La película remite a los grandes dramas judiciales a puerta cerrada. La memoria del cine transparente y efectivo del Sidney Lumet de '12 hombres sin piedad' respira en cada secuencia con una certeza muy cerca de todos los abismos. La historia se antoja tan improbable como cautivadora. Y muy turbia. Un hombre es elegido como miembro del jurado popular en el juicio de un homicidio (o quizá asesinato) del que él, que no el acusado, es en verdad culpable. Lo que sigue es una deliberación cerca de la eternidad sea en el interior de la sala de, precisamente, deliberaciones como en lo más hondo de una conciencia que arde. Confesar e inmolarse en un acto de verdad que también lo es de justicia, o callar y dejar que la vida siga su curso. En verdad, todo es más complejo. El protagonista también es inocente (todo no fue más que un error, un accidente), pero no tiene forma de demostrarlo. Es decir, si se descubre ante todos, da lo mismo sus razones, pierde él y pierde la verdad. Y si se mantiene en silencio, pierde un inocente y pierde la justicia. ¿Puede ser acaso distinta la justicia de la verdad? ¿Dónde queda aquel célebre aforismo de que la justicia es la verdad en acción? Y así.

'Jurado Nº 2' avanza por la pantalla con cada plano en su sitio de la mano de una estructura dispuesta en espiral tan absorbente como reveladora, tan eficaz como libre de adornos. El perfecto trabajo tanto de Nicholas Hoult, en el papel del miembro del jurado a brazo partido contra su destino y su culpa, como de la siempre renacida Toni Collette, en la piel de una despiadada fiscal, puntúan cada tragedia diminuta con una profundidad a la altura de su transparencia. Lo profundo está en la superficie. Eastwood vuelve a su cine de fraseos largos, de escenas únicamente pendientes del peso de las miradas, de ambigüedades perfectamente calculadas y de un raro clasicismo que, de repente, se antoja casi vanguardista. Y todo ello arropado por un coro de voces (J. K. Simmons, Kiefer Sutherland o Cedric Yarbrough) que no solo ofrecen relieve y hondura, sino que acaban por configurar el escenario de un espejo que delata: ellos somos nosotros.

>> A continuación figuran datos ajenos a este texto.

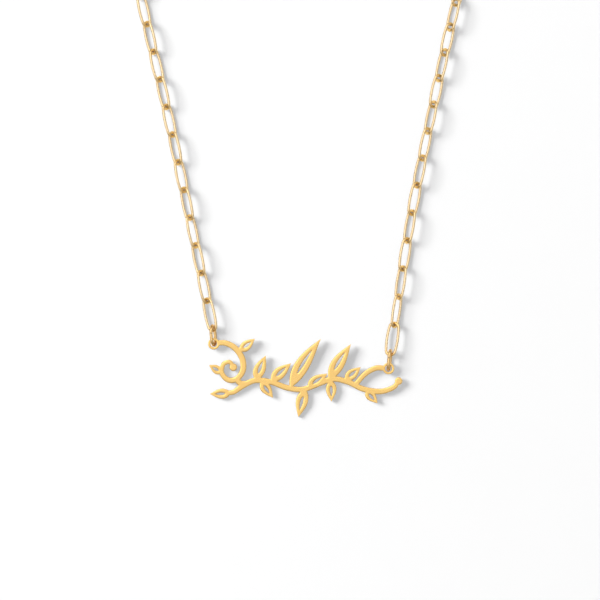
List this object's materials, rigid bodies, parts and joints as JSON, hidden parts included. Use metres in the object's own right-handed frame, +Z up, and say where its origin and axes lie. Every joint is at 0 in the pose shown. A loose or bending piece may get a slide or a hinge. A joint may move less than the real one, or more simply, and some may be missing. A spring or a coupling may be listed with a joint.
{
  "type": "nameplate necklace",
  "caption": "Necklace with a pierced ornamental nameplate hung by its two ends from an oval cable chain that closes with a spring ring clasp.",
  "frame": {"origin": "middle of the necklace's outline, on the surface that it lies on", "axes": "+X to the wearer's left as the plate is read from the front, +Y from the nameplate to the clasp, +Z up out of the plate's face"},
  "size_m": [0.0877, 0.1922, 0.0029],
  "materials": {
    "plate_gold": "polished, very fine brushing",
    "chain_gold": "polished"
  },
  "bodies": {
    "root": {"nameplate": "plate_gold", "ring_left": "chain_gold", "ring_right": "chain_gold", "chain_left": "chain_gold", "chain_right": "chain_gold", "ring_back_left": "chain_gold", "clasp": "chain_gold", "ring_back_right": "chain_gold"}
  },
  "joints": []
}
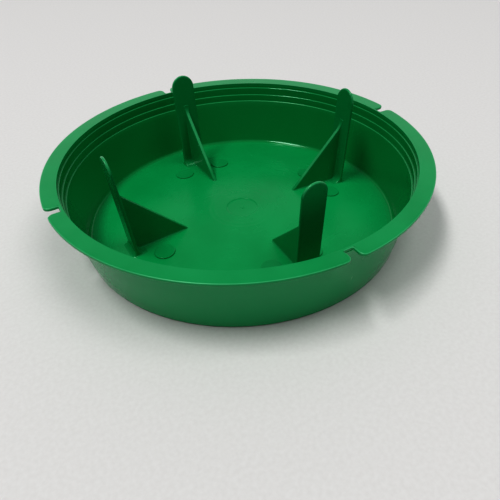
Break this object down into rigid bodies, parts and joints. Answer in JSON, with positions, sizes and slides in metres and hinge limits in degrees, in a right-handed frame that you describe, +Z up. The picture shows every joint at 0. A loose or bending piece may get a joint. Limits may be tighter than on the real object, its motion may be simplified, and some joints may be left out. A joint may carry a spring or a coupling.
{
  "type": "wasp trap dish",
  "caption": "Shallow round moulded dish of a wasp trap, with a flat notched rim, fine ledges inside its mouth and flat posts braced by gussets.",
  "frame": {"origin": "centre of the ring that the dish rests on, on the surface it stands on", "axes": "+Z up out of the dish's mouth along its axis; the posts and the rim notches lie on the X and Y axes"},
  "size_m": [0.1598, 0.1598, 0.047],
  "materials": {
    "green_plastic": "satin moulded plastic, green"
  },
  "bodies": {
    "root": {"dish_floor": "green_plastic", "resting_corner": "green_plastic", "side_wall": "green_plastic", "lower_ledge_ring": "green_plastic", "middle_ledge_ring": "green_plastic", "upper_ledge_ring": "green_plastic", "rim_flange": "green_plastic", "centre_ring": "green_plastic", "centre_disc": "green_plastic", "gate_stub": "green_plastic", "post_blade_1": "green_plastic", "post_gusset_1": "green_plastic", "post_blade_2": "green_plastic", "post_gusset_2": "green_plastic", "post_blade_3": "green_plastic", "post_gusset_3": "green_plastic", "post_blade_4": "green_plastic", "post_gusset_4": "green_plastic", "ejector_pad_1": "green_plastic", "ejector_pad_2": "green_plastic", "ejector_pad_3": "green_plastic", "ejector_pad_4": "green_plastic", "ejector_pad_5": "green_plastic", "ejector_pad_6": "green_plastic", "ejector_pad_7": "green_plastic", "ejector_pad_8": "green_plastic"}
  },
  "joints": []
}
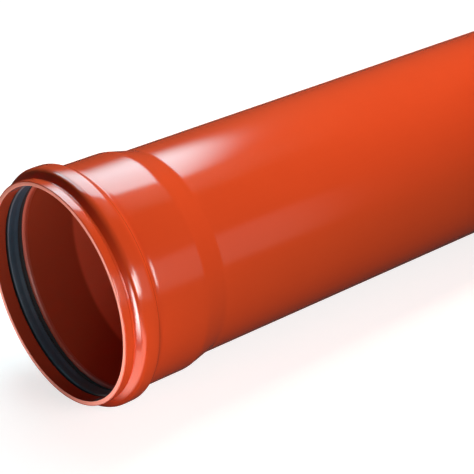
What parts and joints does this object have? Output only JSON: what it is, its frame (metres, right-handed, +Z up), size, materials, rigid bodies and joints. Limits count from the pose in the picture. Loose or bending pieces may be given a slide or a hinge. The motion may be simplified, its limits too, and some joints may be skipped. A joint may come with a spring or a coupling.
{
  "type": "socketed plastic sewer pipe",
  "caption": "Straight plastic sewer pipe lying on its side, with a push-fit socket and its rubber seal ring on one end and a chamfered spigot on the other.",
  "frame": {"origin": "centre of the socket's mouth, on the pipe's axis", "axes": "+Y along the pipe's axis from the socket's mouth to the spigot, +Z up as the pipe lies on the ground"},
  "size_m": [0.3552, 1.138, 0.3552],
  "materials": {
    "pipe_plastic": "smooth extruded orange-brown plastic with a soft gloss",
    "seal_rubber": "black moulded rubber with a lubricated sheen"
  },
  "bodies": {
    "root": {"pipe": "pipe_plastic", "seal_ring": "seal_rubber"}
  },
  "joints": []
}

El resultado es una película que también es una prueba de vida. Definitivamente, en la vejez de Eastwood caben todas las juventudes del mundo.

Dirección: Clint Eastwood. Intérpretes: Nicholas Hoult, Toni Collette, J. K. Simmons, Kiefer Sutherland, Chris Messina. Duración: 117 minutos. Nacionalidad: Estados Unidos.